Your photographs aren’t made out of 16 mp. Well, that’s really something difficult to overcome… Why would you want that amount of pixels in the first place? Do you have a proper computer to handle that?
You don’t own Photoshop. So what, download Gimp. It’s great, it’s free.
You have no one to teach you. Would you believe me if I told you that I’ve never met a real photographer in real life? Never. All I learned was from the internet. Join some forum and let people rip your image. Look trough You Tube, blogs, observe the work of some photographer, analyze his choices…
You can do it. With what you already have.

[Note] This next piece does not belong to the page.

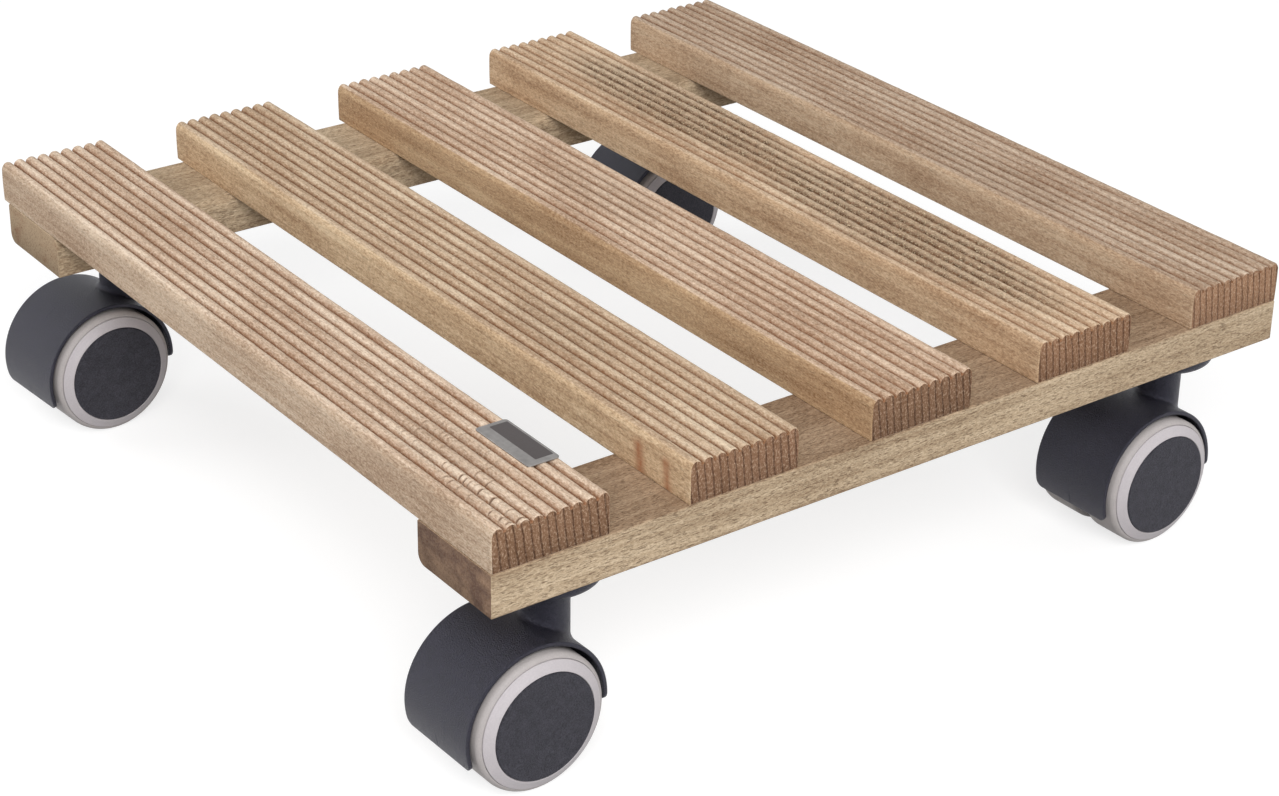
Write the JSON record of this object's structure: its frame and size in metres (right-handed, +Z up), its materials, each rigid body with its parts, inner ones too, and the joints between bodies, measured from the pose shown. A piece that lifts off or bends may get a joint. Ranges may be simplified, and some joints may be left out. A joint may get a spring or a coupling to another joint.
{
  "type": "plant caddy",
  "caption": "Square wooden plant caddy with reeded slats on battens and hooded twin-wheel swivel castors.",
  "frame": {"origin": "on the floor, under the middle of the whole outline", "axes": "+X along the battens from left to right, +Y along the slats from front to back, +Z up"},
  "size_m": [0.3602, 0.3519, 0.1039],
  "materials": {
    "slat_wood": "bare reeded softwood",
    "batten_wood": "bare planed softwood",
    "hood_plastic": "satin blue-black",
    "ring_plastic": "satin light grey",
    "cap_plastic": "matte dark grey",
    "tread_rubber": "soft matt light grey",
    "washer_plastic": "black nylon",
    "zinc_steel": "bright zinc plated",
    "label_metal": "satin, blank"
  },
  "bodies": {
    "deck": {"slat_1": "slat_wood", "slat_2": "slat_wood", "slat_3": "slat_wood", "slat_4": "slat_wood", "slat_5": "slat_wood", "batten_front": "batten_wood", "batten_back": "batten_wood", "slat_screws": "zinc_steel", "castor_screws": "zinc_steel", "grip_rings": "zinc_steel", "label_plate": "label_metal", "front_left_plate": "hood_plastic", "front_left_swivel_pin": "zinc_steel", "front_right_plate": "hood_plastic", "front_right_swivel_pin": "zinc_steel", "back_left_plate": "hood_plastic", "back_left_swivel_pin": "zinc_steel", "back_right_plate": "hood_plastic", "back_right_swivel_pin": "zinc_steel"},
    "front_left_castor": {"front_left_washer": "washer_plastic", "front_left_housing": "hood_plastic", "front_left_axle": "zinc_steel"},
    "front_left_roller_a": {"front_left_wheel_a": "ring_plastic", "front_left_tread_a": "tread_rubber", "front_left_cap_a": "cap_plastic"},
    "front_left_roller_b": {"front_left_wheel_b": "ring_plastic", "front_left_tread_b": "tread_rubber", "front_left_cap_b": "cap_plastic"},
    "front_right_castor": {"front_right_washer": "washer_plastic", "front_right_housing": "hood_plastic", "front_right_axle": "zinc_steel"},
    "front_right_roller_a": {"front_right_wheel_a": "ring_plastic", "front_right_tread_a": "tread_rubber", "front_right_cap_a": "cap_plastic"},
    "front_right_roller_b": {"front_right_wheel_b": "ring_plastic", "front_right_tread_b": "tread_rubber", "front_right_cap_b": "cap_plastic"},
    "back_left_castor": {"back_left_washer": "washer_plastic", "back_left_housing": "hood_plastic", "back_left_axle": "zinc_steel"},
    "back_left_roller_a": {"back_left_wheel_a": "ring_plastic", "back_left_tread_a": "tread_rubber", "back_left_cap_a": "cap_plastic"},
    "back_left_roller_b": {"back_left_wheel_b": "ring_plastic", "back_left_tread_b": "tread_rubber", "back_left_cap_b": "cap_plastic"},
    "back_right_castor": {"back_right_washer": "washer_plastic", "back_right_housing": "hood_plastic", "back_right_axle": "zinc_steel"},
    "back_right_roller_a": {"back_right_wheel_a": "ring_plastic", "back_right_tread_a": "tread_rubber", "back_right_cap_a": "cap_plastic"},
    "back_right_roller_b": {"back_right_wheel_b": "ring_plastic", "back_right_tread_b": "tread_rubber", "back_right_cap_b": "cap_plastic"}
  },
  "joints": [
    {"name": "front_left_swivel", "type": "hinge", "parent": "deck", "child": "front_left_castor", "pos_m": [-0.13493, -0.15254, 0.064], "axis": [0, 0, 1], "continuous": true},
    {"name": "front_left_spin_a", "type": "hinge", "parent": "front_left_castor", "child": "front_left_roller_a", "pos_m": [-0.15061, -0.1646, 0.025], "axis": [-0.0262, 0.9997, 0], "continuous": true},
    {"name": "front_left_spin_b", "type": "hinge", "parent": "front_left_castor", "child": "front_left_roller_b", "pos_m": [-0.15122, -0.14131, 0.025], "axis": [-0.0262, 0.9997, 0], "continuous": true},
    {"name": "front_right_swivel", "type": "hinge", "parent": "deck", "child": "front_right_castor", "pos_m": [0.14507, -0.15254, 0.064], "axis": [0, 0, 1], "continuous": true},
    {"name": "front_right_spin_a", "type": "hinge", "parent": "front_right_castor", "child": "front_right_roller_a", "pos_m": [0.12928, -0.16447, 0.025], "axis": [-0.0175, 0.9998, 0], "continuous": true},
    {"name": "front_right_spin_b", "type": "hinge", "parent": "front_right_castor", "child": "front_right_roller_b", "pos_m": [0.12887, -0.14117, 0.025], "axis": [-0.0175, 0.9998, 0], "continuous": true},
    {"name": "back_left_swivel", "type": "hinge", "parent": "deck", "child": "back_left_castor", "pos_m": [-0.13493, 0.15046, 0.064], "axis": [0, 0, 1], "continuous": true},
    {"name": "back_left_spin_a", "type": "hinge", "parent": "back_left_castor", "child": "back_left_roller_a", "pos_m": [-0.15007, 0.13772, 0.025], "axis": [-0.0698, 0.9976, 0], "continuous": true},
    {"name": "back_left_spin_b", "type": "hinge", "parent": "back_left_castor", "child": "back_left_roller_b", "pos_m": [-0.1517, 0.16097, 0.025], "axis": [-0.0698, 0.9976, 0], "continuous": true},
    {"name": "back_right_swivel", "type": "hinge", "parent": "deck", "child": "back_right_castor", "pos_m": [0.14507, 0.15046, 0.064], "axis": [0, 0, 1], "continuous": true},
    {"name": "back_right_spin_a", "type": "hinge", "parent": "back_right_castor", "child": "back_right_roller_a", "pos_m": [0.12907, 0.13881, 0.025], "axis": [0, 1, 0], "continuous": true},
    {"name": "back_right_spin_b", "type": "hinge", "parent": "back_right_castor", "child": "back_right_roller_b", "pos_m": [0.12907, 0.16211, 0.025], "axis": [0, 1, 0], "continuous": true}
  ]
}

Basically, I went through the same process, and I believe it is a very regular one for anyone who (want to) progress. You realize than thinking a lot is probably more important than taking a lot of pictures. Good pictures do not come by chance. It is probably the natural result of a mature vision about what you want to picture.
nice and concise Patrick!
nice words… exactly… use what you have not what you desire and great images will result….patience and practice makes a photographer.
yes, lots of people are just seeing what they don’t have and what they can’t do, instead of what they can do with what they already own… well… been there…
What a great essay, what a great ethos. I agree, loudly, with everything you said! We need more of this in the world, and fewer equipment reviews.
Hey Andrew! Nice to see you here!Thanks for your words!
Yes, we need more true photography talking then equipment talking, but, as we are aware, things that matter the most are not usually things that most people pay attention to. Unfortunately!